## Exercise goal
Begin at the first line and end at the line containing "wasm.setup();". Extract exactly those lines.

## Source material
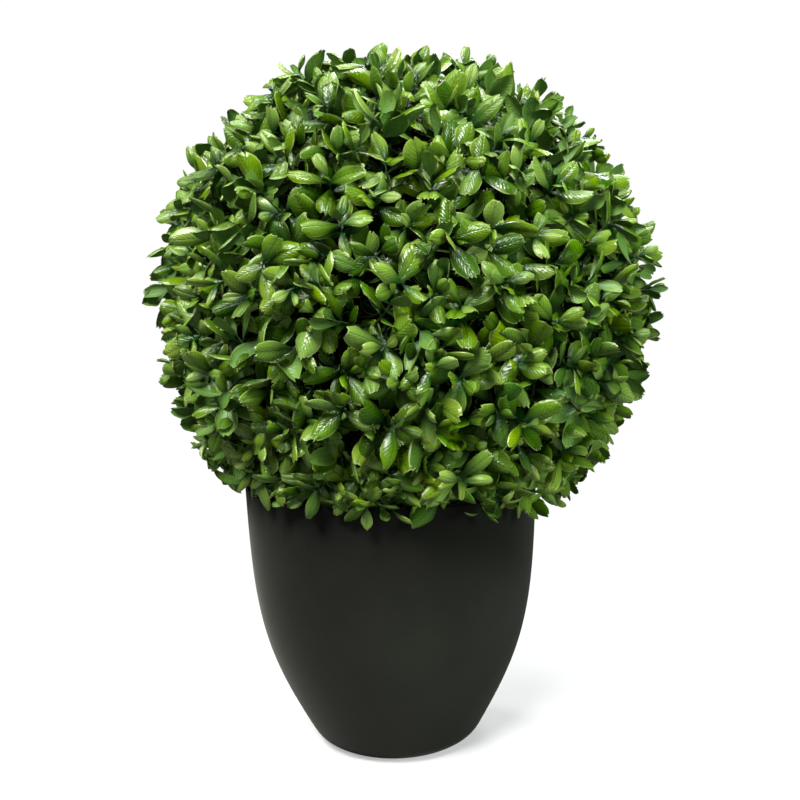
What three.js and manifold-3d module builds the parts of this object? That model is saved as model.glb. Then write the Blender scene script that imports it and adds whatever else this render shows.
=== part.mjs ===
// An artificial box topiary ball in its pot: a clipped ball of moulded leaves on a short hidden stem,
// which stands in the weighted fill of a round tapered pot. Millimetres, +Z up. The origin is the centre
// of the pot's flat foot, and the pot turns about the Z axis.
import * as THREE from "three";
import { mergeVertices } from "three/addons/utils/BufferGeometryUtils.js";
import Module from "manifold-3d";

const wasm = await Module();
wasm.setup();

// The pot: a flat foot, a rounded foot edge, then one long curve up to a nearly upright rim.
const potHeight = 201;
const rimRadius = 112;
const footRadius = 48;
const footEdgeRadius = 22;
const wallThickness = 4.5;
const rimLean = 0.034; // radians from upright, at the rim
const footLean = 0.507; // radians from upright, where the wall leaves the foot edge
const rimReach = 0.523; // share of the wall's height that the upright part bends over
const footReach = 0.394; // share of the wall's height that the leaning part bends over

// Everything turned about the pot's axis has the same sides and steps, so that facets lie face to face.
const turnedSides = 48;
const edgeSteps = 4;
const wallSteps = 8;
const lipSteps = 6;

// The weighted fill in the pot, which holds the stem.
const fillTop = 143;
const fillDomeSteps = 4;

// The ball of leaves. It stands a little to one side of the pot's axis, so the stem leans that way.
const ballRadius = 189; // mean radius, to the tips of the leaves
const ballCentre = new THREE.Vector3(11, 0, 341);
const lumpDepth = 2.4; // the clipped surface goes this far in and out, at the most
const lumpTurns = 25; // radians of each wave across the radius of the ball
const lumpWaves = 9;
const ballDetail = 13; // divisions of each face of the icosahedron

// The stem: a plain tapering stick, let into the fill and into the ball.
const stemFootRadius = 9;
const stemTopRadius = 7.5;
const stemFootHeight = 62;
const stemTopHeight = 286;
const stemSides = 24;

const gap = 0.3; // between neighbours that touch

// --- shapes -----------------------------------------------------------------------------------------

// A body of revolution about +Z, from a profile of (radius, height) points.
function turned(profile, sides) {
  const geometry = new THREE.LatheGeometry(profile, sides);
  geometry.rotateX(Math.PI / 2);
  return welded(geometry);
}

// The same surface with position only and its shared vertices merged.
function welded(geometry) {
  geometry.deleteAttribute("normal");
  geometry.deleteAttribute("uv");
  return mergeVertices(geometry, 1e-4);
}

function solidOf(geometry) {
  const mesh = new wasm.Mesh({
    numProp: 3,
    vertProperties: new Float32Array(geometry.attributes.position.array),
    triVerts: new Uint32Array(geometry.index.array),
  });
  return new wasm.Manifold(mesh);
}

function geometryOf(solid) {
  const mesh = solid.getMesh();
  const geometry = new THREE.BufferGeometry();
  geometry.setAttribute("position", new THREE.BufferAttribute(mesh.vertProperties, 3));
  geometry.setIndex(new THREE.BufferAttribute(mesh.triVerts, 1));
  geometry.computeVertexNormals();
  return geometry;
}

function named(name, geometry, color, roughness) {
  const material = new THREE.MeshStandardMaterial({ color, roughness, metalness: 0 });
  const mesh = new THREE.Mesh(geometry, material);
  mesh.name = name;
  return mesh;
}

// --- pot --------------------------------------------------------------------------------------------

// The wall's line from the foot to just under the lip, set inwards from the pot's outer face by inset.
// It is a quarter turn or less round the foot edge, then a Bezier curve up to the lip.
function wallLine(inset) {
  const lipHeight = potHeight - wallThickness / 2;
  const edge = [];
  for (let i = 0; i <= edgeSteps; i += 1) {
    const angle = -Math.PI / 2 + (i / edgeSteps) * (Math.PI / 2 - footLean);
    const reach = footEdgeRadius - inset;
    edge.push(new THREE.Vector2(footRadius + reach * Math.cos(angle), footEdgeRadius + reach * Math.sin(angle)));
  }
  const start = new THREE.Vector2(
    footRadius + footEdgeRadius * Math.cos(footLean),
    footEdgeRadius - footEdgeRadius * Math.sin(footLean),
  );
  const end = new THREE.Vector2(rimRadius, lipHeight);
  const rise = end.y - start.y;
  const fromFoot = new THREE.Vector2(Math.sin(footLean), Math.cos(footLean));
  const toRim = new THREE.Vector2(Math.sin(rimLean), Math.cos(rimLean));
  const curve = new THREE.CubicBezierCurve(
    start,
    start.clone().addScaledVector(fromFoot, rise * footReach),
    end.clone().addScaledVector(toRim, -rise * rimReach),
    end,
  );
  const wall = [];
  for (let i = 1; i <= wallSteps; i += 1) {
    const along = curve.getTangent(i / wallSteps);
    const point = curve.getPoint(i / wallSteps);
    wall.push(new THREE.Vector2(point.x - inset * along.y, point.y + inset * along.x));
  }
  return [...edge, ...wall];
}

function potGeometry() {
  const outer = wallLine(0);
  const inner = wallLine(wallThickness);
  const from = outer.at(-1);
  const to = inner.at(-1);
  const middle = new THREE.Vector2((from.x + to.x) / 2, potHeight - wallThickness / 2);
  const lip = [];
  for (let i = 1; i < lipSteps; i += 1) {
    const angle = (i / lipSteps) * Math.PI;
    lip.push(
      new THREE.Vector2(
        middle.x + (wallThickness / 2) * Math.cos(angle),
        middle.y + (wallThickness / 2) * Math.sin(angle),
      ),
    );
  }
  const underside = new THREE.Vector2(0, 0);
  const innerFloor = new THREE.Vector2(0, wallThickness);
  return turned([underside, ...outer, ...lip, ...inner.reverse(), innerFloor], turnedSides);
}

// The space that the pot's wall needs: the wall and a clearance on both sides, from the fill to the rim.
function wallRoom() {
  const outer = wallLine(-gap).filter((point) => point.y > fillTop);
  const inner = wallLine(wallThickness + gap).filter((point) => point.y > fillTop);
  const top = potHeight + gap;
  const overOuter = new THREE.Vector2(outer.at(-1).x, top);
  const overInner = new THREE.Vector2(inner.at(-1).x, top);
  return turned([...outer, overOuter, overInner, ...inner.reverse(), outer[0].clone()], turnedSides);
}

// --- stem -------------------------------------------------------------------------------------------

// The stem, made thicker and longer by room on every side, stood on the pot's axis and tilted about the
// point where it leaves the fill, so that it points at the middle of the ball.
function stemGeometry(room) {
  const foot = stemFootHeight - room;
  const top = stemTopHeight + room;
  const profile = [
    new THREE.Vector2(0, foot),
    new THREE.Vector2(stemFootRadius + room, foot),
    new THREE.Vector2(stemTopRadius + room, top),
    new THREE.Vector2(0, top),
  ];
  const tilt = Math.atan2(ballCentre.x, ballCentre.z - fillTop);
  const geometry = turned(profile, stemSides);
  geometry.translate(0, 0, -fillTop);
  geometry.rotateY(tilt);
  geometry.translate(0, 0, fillTop);
  return geometry;
}

// --- fill -------------------------------------------------------------------------------------------

function fillGeometry() {
  const side = wallLine(wallThickness + gap).filter((point) => point.y < fillTop);
  const edge = side.at(-1);
  const foot = new THREE.Vector2(0, wallThickness + gap);
  const top = [];
  for (let i = 1; i <= fillDomeSteps; i += 1) {
    const inward = i / fillDomeSteps;
    const height = edge.y + (fillTop - edge.y) * Math.sin((inward * Math.PI) / 2);
    top.push(new THREE.Vector2(edge.x * (1 - inward), height));
  }
  const blank = solidOf(turned([foot, ...side, ...top], turnedSides));
  return geometryOf(blank.subtract(solidOf(stemGeometry(gap))));
}

// --- ball of leaves ---------------------------------------------------------------------------------

// Directions spread evenly over a sphere, one to a wave.
function spiralDirection(i, count) {
  const height = 1 - (2 * i + 1) / count;
  const across = Math.sqrt(1 - height * height);
  const turn = i * Math.PI * (3 - Math.sqrt(5));
  return new THREE.Vector3(across * Math.cos(turn), across * Math.sin(turn), height);
}

// How far the clipped surface stands out of its mean ball: plain waves that cross each other.
function lumpAt(direction) {
  let sum = 0;
  for (let i = 0; i < lumpWaves; i += 1) {
    sum += Math.sin(lumpTurns * spiralDirection(i, lumpWaves).dot(direction) + 2.4 * i);
  }
  return lumpDepth * Math.tanh(sum / 2);
}

function ballGeometry() {
  const blank = welded(new THREE.IcosahedronGeometry(1, ballDetail));
  const places = blank.attributes.position;
  const direction = new THREE.Vector3();
  for (let i = 0; i < places.count; i += 1) {
    direction.fromBufferAttribute(places, i).normalize();
    const reach = ballRadius + lumpAt(direction);
    places.setXYZ(
      i,
      ballCentre.x + reach * direction.x,
      ballCentre.y + reach * direction.y,
      ballCentre.z + reach * direction.z,
    );
  }
  const cutters = solidOf(wallRoom()).add(solidOf(stemGeometry(gap)));
  return geometryOf(solidOf(blank).subtract(cutters));
}

// --- the object -------------------------------------------------------------------------------------

const topiary = new THREE.Group();
topiary.add(
  named("pot", potGeometry(), 0x1f1f1c, 0.62),
  named("pot_fill", fillGeometry(), 0x4a443c, 0.95),
  named("stem", stemGeometry(0), 0x3a2a1c, 0.8),
  named("leaf_ball", ballGeometry(), 0x3f7a1f, 0.55),
);

export default topiary;
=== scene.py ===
import math

import bpy
import numpy as np
from mathutils import Matrix, Vector


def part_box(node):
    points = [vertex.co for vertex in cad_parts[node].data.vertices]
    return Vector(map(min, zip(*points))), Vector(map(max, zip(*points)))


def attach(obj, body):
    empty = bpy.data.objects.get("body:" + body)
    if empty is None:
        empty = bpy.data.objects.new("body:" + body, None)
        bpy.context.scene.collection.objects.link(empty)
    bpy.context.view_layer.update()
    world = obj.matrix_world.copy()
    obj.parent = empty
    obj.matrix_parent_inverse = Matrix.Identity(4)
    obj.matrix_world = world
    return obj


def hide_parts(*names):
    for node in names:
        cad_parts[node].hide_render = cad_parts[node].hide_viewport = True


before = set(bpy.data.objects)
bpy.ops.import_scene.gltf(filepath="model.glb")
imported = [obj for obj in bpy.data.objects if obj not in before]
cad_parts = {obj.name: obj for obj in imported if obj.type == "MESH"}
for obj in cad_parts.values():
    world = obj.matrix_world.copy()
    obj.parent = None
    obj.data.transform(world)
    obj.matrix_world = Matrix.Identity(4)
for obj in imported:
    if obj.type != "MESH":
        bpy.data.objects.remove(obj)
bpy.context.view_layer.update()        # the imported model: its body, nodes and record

mm = 0.001
bakeMap = "OFBake"       # the UV map that every leaf is laid out on

rimRadius, _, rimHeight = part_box("pot")[1]
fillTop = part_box("pot_fill")[1].z
stemLow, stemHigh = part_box("stem")
ballLow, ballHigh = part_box("leaf_ball")
ballShift = np.array([2.5, 0.0, -5.5]) * mm   # from the middle of the ball's box to the middle of the leaves
ballMiddle = np.array((ballLow + ballHigh) / 2) * [1.0, 0.0, 1.0] + ballShift
ballReach = (ballHigh.z - ballLow.z) / 2      # from the middle of the leaves to their outline

camera = {
    "distance": 0.700,       # in front of the pot's axis
    "aside": 0.0088,
    "height": 0.3277,
    "lookDown": 0.093,       # radians
    "roll": 0.0255,          # radians, clockwise
    "lens": 40.85,
    "sensor": 36.0,
    "nearest": 0.01,         # anything closer isn't seen
}


def addCamera():
    data = bpy.data.cameras.new("camera")
    data.lens = camera["lens"]
    data.sensor_width = camera["sensor"]
    data.clip_start = camera["nearest"]
    view = bpy.data.objects.new("camera", data)
    place = Matrix.Translation((camera["aside"], -camera["distance"], camera["height"]))
    tilt = Matrix.Rotation(math.pi / 2 - camera["lookDown"], 4, "X")
    view.matrix_world = place @ (tilt @ Matrix.Rotation(-camera["roll"], 4, "Z"))
    bpy.context.scene.collection.objects.link(view)
    bpy.context.scene.camera = view
    print("placed the camera")


lights = {
    # name: (place, aimed at, size across, power in watts, colour)
    "keySoftbox": ((-0.42, -1.12, 1.42), (0.0, 0.0, 0.30), 0.64, 43.0, (1.0, 0.99, 0.97)),
    "topSoftbox": ((0.15, 0.05, 1.50), (0.0, 0.0, 0.30), 0.50, 10.6, (0.97, 0.99, 1.0)),
    "backSoftbox": ((0.50, 1.25, 1.40), (0.0, 0.0, 0.28), 0.80, 16.0, (0.99, 1.0, 1.0)),
    "backFill": ((-1.05, 1.25, 1.25), (0.0, 0.0, 0.20), 0.60, 20.0, (1.0, 1.0, 1.0)),
    "leftSoftbox": ((-1.15, 0.25, 1.30), (0.0, 0.0, 0.20), 0.60, 6.5, (1.0, 0.99, 0.96)),
    "rightFill": ((1.30, -0.80, 0.55), (0.0, 0.0, 0.20), 0.60, 19.0, (0.90, 1.0, 0.97)),
    "frontFill": ((0.10, -2.00, 0.30), (0.0, 0.0, 0.20), 0.90, 5.0, (0.90, 1.0, 0.97)),
}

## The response
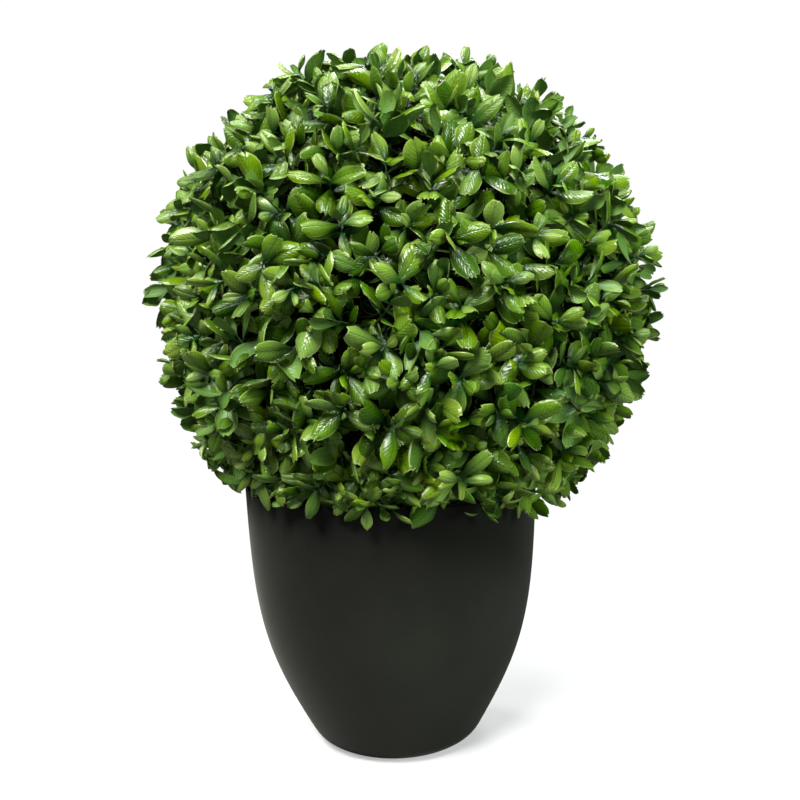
What three.js and manifold-3d module builds the parts of this object? That model is saved as model.glb. Then write the Blender scene script that imports it and adds whatever else this render shows.
=== part.mjs ===
// An artificial box topiary ball in its pot: a clipped ball of moulded leaves on a short hidden stem,
// which stands in the weighted fill of a round tapered pot. Millimetres, +Z up. The origin is the centre
// of the pot's flat foot, and the pot turns about the Z axis.
import * as THREE from "three";
import { mergeVertices } from "three/addons/utils/BufferGeometryUtils.js";
import Module from "manifold-3d";

const wasm = await Module();
wasm.setup();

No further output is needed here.